Por Latitud Megalópolis/Rodrigo Jafet Cortés Sosa

Nubes grises, era lo único que había en el cielo desde hace meses, augurando el repetitivo pronóstico: lluvia. Sólo variaban los milímetros proyectados cada día, que superaban en ciertos momentos, con creces, hasta los parámetros conocidos más abundantes de líquido.

Las gotas recorrían los viejos y nuevos edificios de aquel lugar, hasta las partes más bajas de la ciudad, donde habitaba la mayoría de las personas. En ocasiones el agua rebasaba cualquier protección que se pusiera, tumbando puertas y ventanas; filtrándose por los resquicios más vulnerables, con la finalidad de llegar a salas, comedores, cocinas y cuartos. No había manera de detenerlo, sólo la costumbre se sentía cómoda ante esta desastrosa forma de vivir.

La humedad permeaba las paredes y techos, manchando la ropa, colándose dentro de nuestro cuerpo, mojando el espíritu que se ahogaba a ratos por no encontrar algo con lo que pudiera flotar, guarecerse. Extrañar el calor del sol se volvió también una plegaria cotidiana.

Algunos se adaptaron con facilidad a vivir bajo estas infaustas condiciones, olvidando el pasado y sus días de sed; otros, los más antiguos pobladores recordaban la vida antes de aquella interminable lluvia, veían la sequía enfrascada en recuerdos lejanos, difuminados por las frías e interminables gotas.

Las almas, sin saber nadar, se hundían en las profundidades, arrastradas por la corriente, abatidas por hongos perenne que crecían sobre la piel mojada, lacerándola, mientras el cabello podrido se caía hecho pedazos hacia sus hombros.
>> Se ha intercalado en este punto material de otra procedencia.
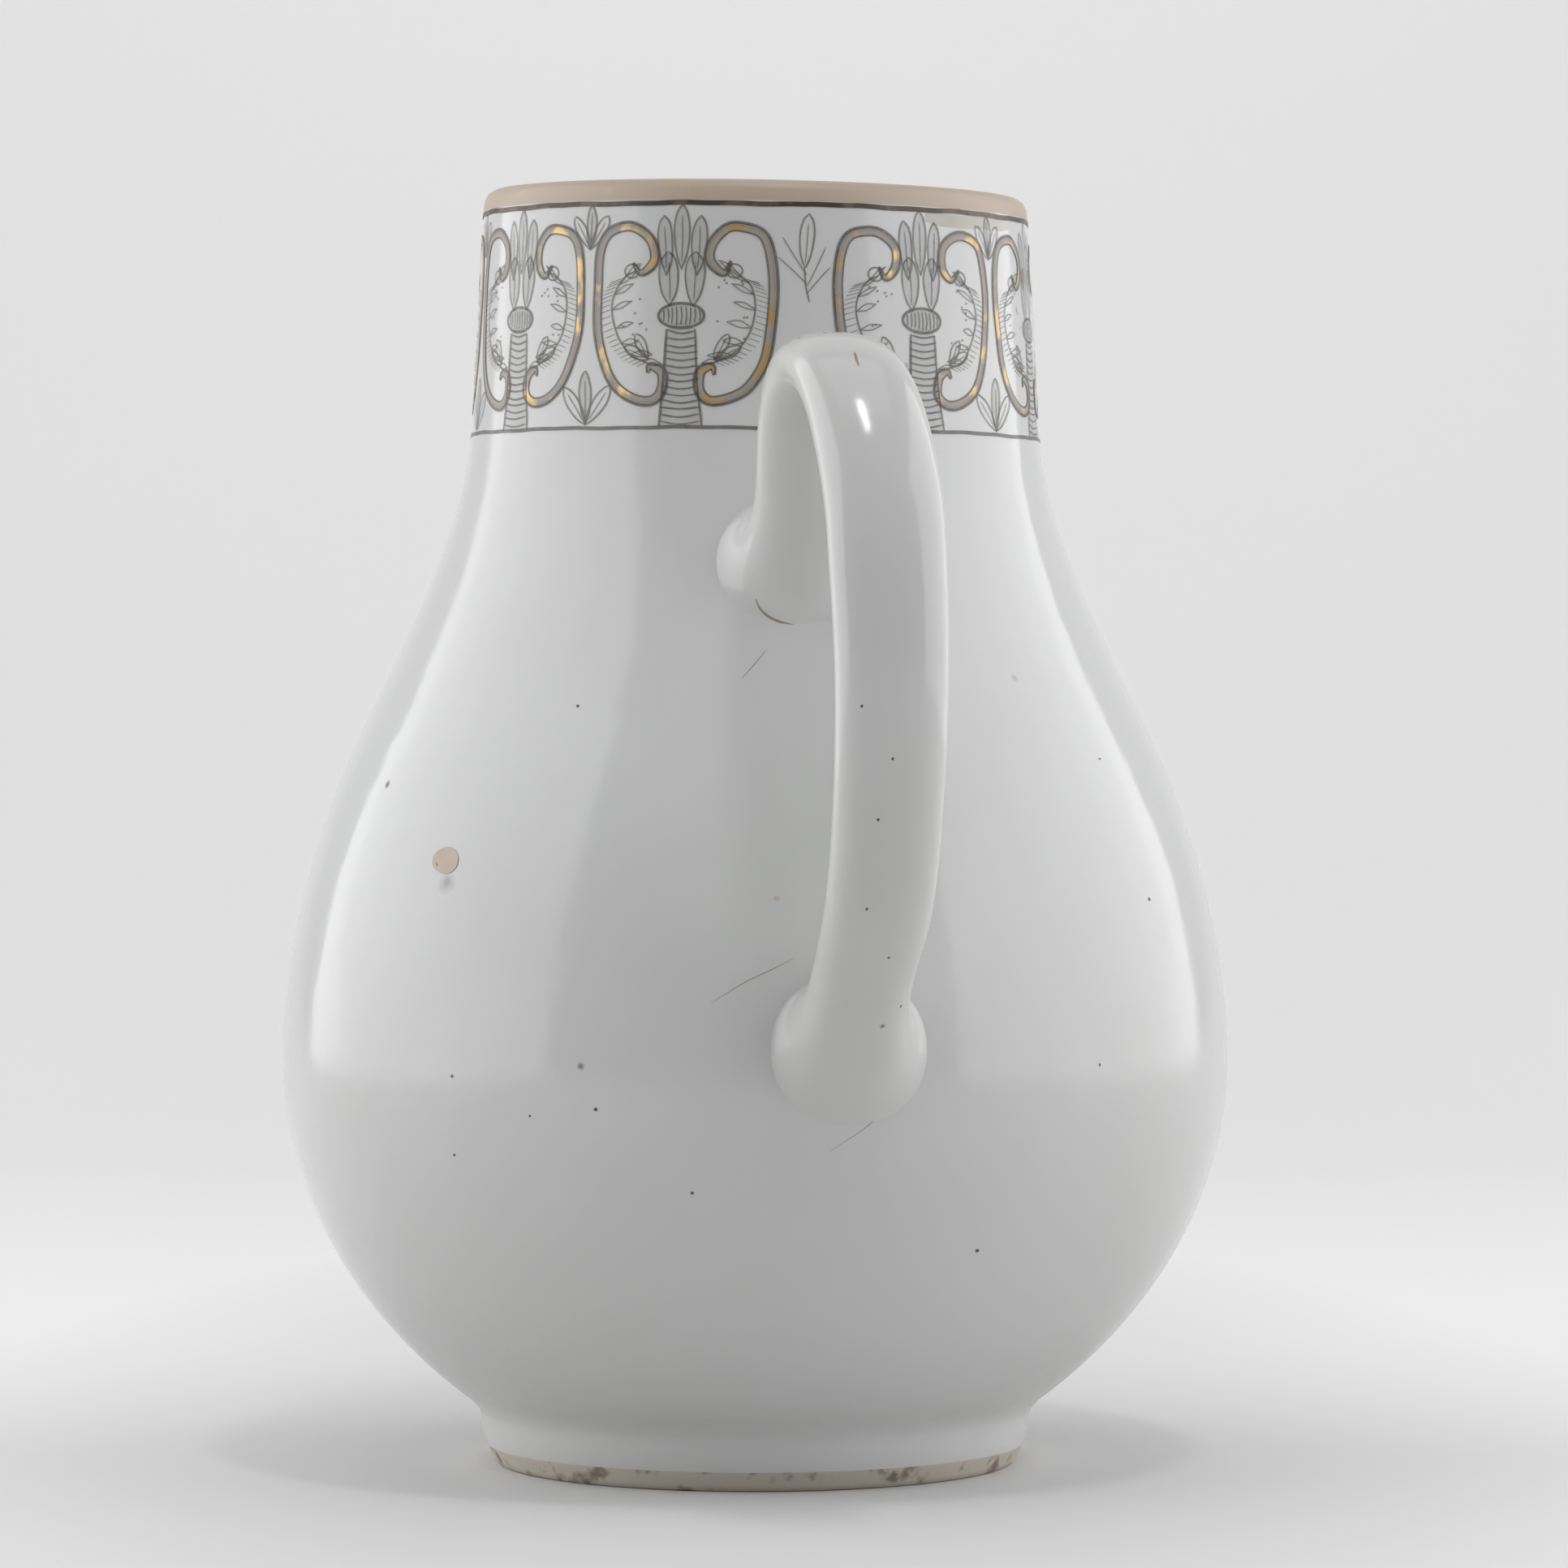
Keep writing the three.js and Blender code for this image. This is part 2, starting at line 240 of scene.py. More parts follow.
def sheet_material():
    material = bpy.data.materials.new("pale_sheet")
    material.use_nodes = True
    tree = material.node_tree
    tree.nodes.clear()
    matt = tree.nodes.new("ShaderNodeBsdfDiffuse")
    matt.inputs["Color"].default_value = MATT_TONE
    glow = tree.nodes.new("ShaderNodeEmission")
    glow.inputs["Color"].default_value = GLOW_TONE
    tree.links.new(glow_strength(tree), glow.inputs["Strength"])
    joined = tree.nodes.new("ShaderNodeAddShader")
    tree.links.new(matt.outputs[0], joined.inputs[0])
    tree.links.new(glow.outputs[0], joined.inputs[1])
    output = tree.nodes.new("ShaderNodeOutputMaterial")
    tree.links.new(joined.outputs[0], output.inputs["Surface"])
    return material


sheet.data.materials.append(sheet_material())
print("sheet nodes", len(sheet.data.materials[0].node_tree.nodes))

# %% [markdown]
# Old glaze is never one flat colour. Two effects are shared by all finishes here: a slow change of
# tone with tiny iron specks, and the worn patches of gilding and paint. Each is a node group that
# gives masks and a height, so that every material can use it with its own amounts.

# %% Shared effects
def new_group(name, sockets_in, sockets_out):
    group = bpy.data.node_groups.new(name, "ShaderNodeTree")
    for label, value in sockets_in.items():
        socket = group.interface.new_socket(label, in_out="INPUT", socket_type="NodeSocketFloat")
        socket.default_value = value
    for label in sockets_out:
        group.interface.new_socket(label, in_out="OUTPUT", socket_type="NodeSocketFloat")
    return group, group.nodes.new("NodeGroupInput"), group.nodes.new("NodeGroupOutput")


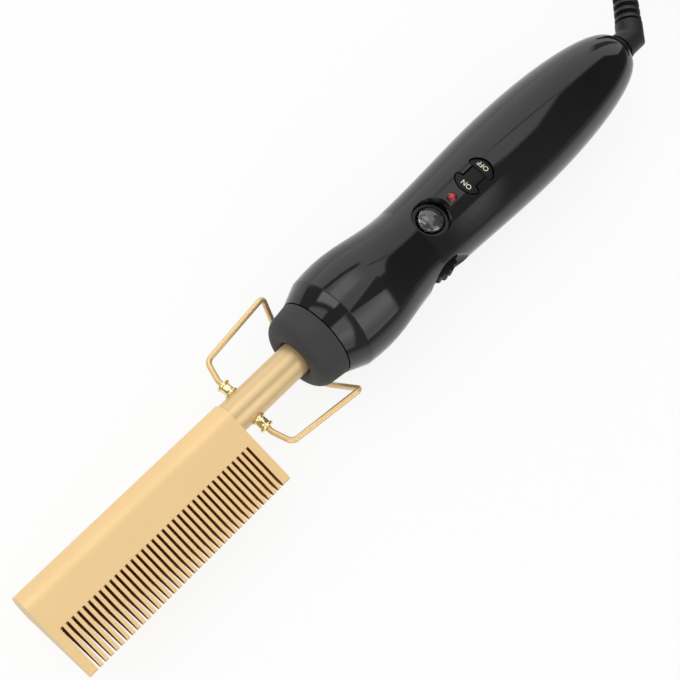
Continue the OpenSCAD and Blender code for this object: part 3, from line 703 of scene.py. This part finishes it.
def cord_route(diameter, steps):
    """Every point of the cord from the strain relief to the plug, in millimetres."""
    coil = [coil_point(k / steps) for k in range(round(COIL_TURNS * steps) + 1)]
    start = coil[0] - Vector((diameter, 0, 0))
    out = [CORD_EXIT, CORD_EXIT + CORD_STRAIGHT * CORD_WAY]
    drop = catmull([*out, *map(Vector, CORD_DROP), start - Vector((COIL_LEAD_IN, 0, 0)), start], 4)
    a = math.radians(90 - 360 * COIL_TURNS)
    way = Vector((math.sin(a), -math.cos(a), 0.0))
    inward = Vector((way.y, -way.x, 0.0))
    end = coil[-1] + diameter * way
    mid = end + TAIL_STRAIGHT[0] * way + TAIL_BEND * inward
    crest = end.z + COIL_PITCH + TAIL_CLEAR
    tail = []
    for turned in range(0, 181, TAIL_STEP):
        t = math.radians(turned)
        spot = mid + TAIL_BEND * (math.sin(t) * way - math.cos(t) * inward)
        tail.append(Vector((spot.x, spot.y, tail_height(turned, end.z, crest))))
    return [*drop, *coil, end, *tail, tail[-1] - TAIL_STRAIGHT[1] * way]


class HOTCOMB_OT_cord(Piece):
    """The mains cord, from the strain relief through its coil to the plug"""

    bl_idname = "hotcomb.cord"
    bl_label = "Mains Cord"

    def make(self):
        s = settings()[2]
        route = cord_route(s.diameter / MM, s.steps)
        curve = bpy.data.curves.new("mains_cord", "CURVE")
        curve.dimensions = "3D"
        curve.bevel_depth = s.diameter / 2
        curve.bevel_resolution = 4
        curve.use_fill_caps = True
        line = curve.splines.new("POLY")
        line.points.add(len(route) - 1)
        for spot, p in zip(line.points, route):
            spot.co = (*at(p.x, p.y, p.z), 1.0)
        mesh = as_mesh(curve)
        for f in mesh.polygons:
            f.use_smooth = True
        rubber, *_ = finish(
            "cord rubber", (0.018, 0.018, 0.019), rough=0.5, grain=2500.0, bump=0.1, drift=0.2, level=0.4
        )
        mesh.materials.append(rubber)
        cord = put("mains_cord", mesh)
        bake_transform(cord)
        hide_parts("cord_lead", "cord_coil", "cord_tail")


class HOTCOMB_OT_comb(Piece):
    """Finish of the comb and its neck tube"""

    bl_idname = "hotcomb.comb"
    bl_label = "Comb and Neck"

    def make(self):
        metal = settings()[0]
        # The comb's slot walls get painted shade
        paint(comb_material(metal.comb, metal.slot), "comb_head")
        tube, *_ = finish(
            "neck gold", metal.tube, rough=0.30, metal=0.45, grain=5000.0, bump=0.02, drift=0.05
        )
        paint(tube, "neck_tube")


# A turned bush, in millimetres: its place along the axis, and how far out it begins, its two rounded rings
# have their middles, it ends and its bore ends
BUSH_X = -22.5
BUSH_START, BUSH_RINGS, BUSH_END, BUSH_BORE_END = 5.35, (6.25, 9.95), 10.6, 6.5
# The rounding of a ring and the radius where that starts, the radii of neck and bore, and how far the slope
# from neck to ring reaches
BUSH_ROUND, BUSH_RING, BUSH_NECK, BUSH_BORE = 0.65, 1.95, 2.1, 1.14
BUSH_SLOPE = 0.25
# Parts of a ring's rounding, and sides of the bush
RING_PARTS, BUSH_SIDES = 8, 40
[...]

DONDE NUNCA DEJA DE LLOVER

Aquella ciudad podría llamarse como cualquiera, tener las especificaciones arquitectónicas y urbanísticas que le queramos dar; podría llamarse también como nosotros, como algo más introspectivo, una mirada al micro universo que nos compone; un estado de ánimo, sentir cotidianamente el piso mojado, lágrimas deslizándose presurosas, o lágrimas ahogadas por nuestras ansias de aparentar que no estamos tan rotos.

Para quienes habitan bajo este constante pronóstico, avanzar se vuelve un juego peligroso, siempre andando a orillas del abismo; cualquier circunstancia, por mínima que sea, nos haría resbalar, hundirnos. Ese juego se convierte en ocasiones en el gozo de la nostalgia que nos hace sentir vivos, revoloteando aquella emoción que roza entre la depresión y la tragedia que satirizamos como método de defensa o expresión.

No muchos sabemos nadar o flotar bajo esas aguas, sólo algunos logran adaptarse de forma plena, otros, únicamente dejan que la costumbre sea la directriz de sus pasos, sueltan las amarras sin importar hacia dónde les lleve.

CORAZÓN SOLUBLE

La tristeza y nostalgia se vuelven imágenes recurrentes cuando pensamos en la lluvia, preconcebidas a través del tiempo. Buscamos guarecernos ante las primeras gotas que sentimos, pese a que no sean como tal, tormentas. No dejamos pasar ni un segundo mojándonos, inmediatamente tratemos, irritados, de no estar ahí; nos sentimos incómodos, poco plenos, incapaces de resistir un momento más, adiestrados para reaccionar así, sin saber hacerlo de otra forma.

Ese miedo a mojarnos llega con el tiempo, no era nuestro de pequeños, no necesariamente. Éramos libres, podíamos saltar en los charcos, sentir el agua golpeando nuestro rostro, perseguir barcos de papel mientras descubríamos lo que se sentía mojarse.

Personalmente considero que la lluvia trae consigo algo de nostalgia, por su semejanza con el hecho de llorar; lo cierto es la ambivalencia integrada en el acto de derramar lágrimas, que no necesariamente busca expresar momentos únicamente de tristeza, sino también de alegrías puras que logran desbordarse fuera de nosotros, recorriendo un trayecto más grande que nosotros mismos.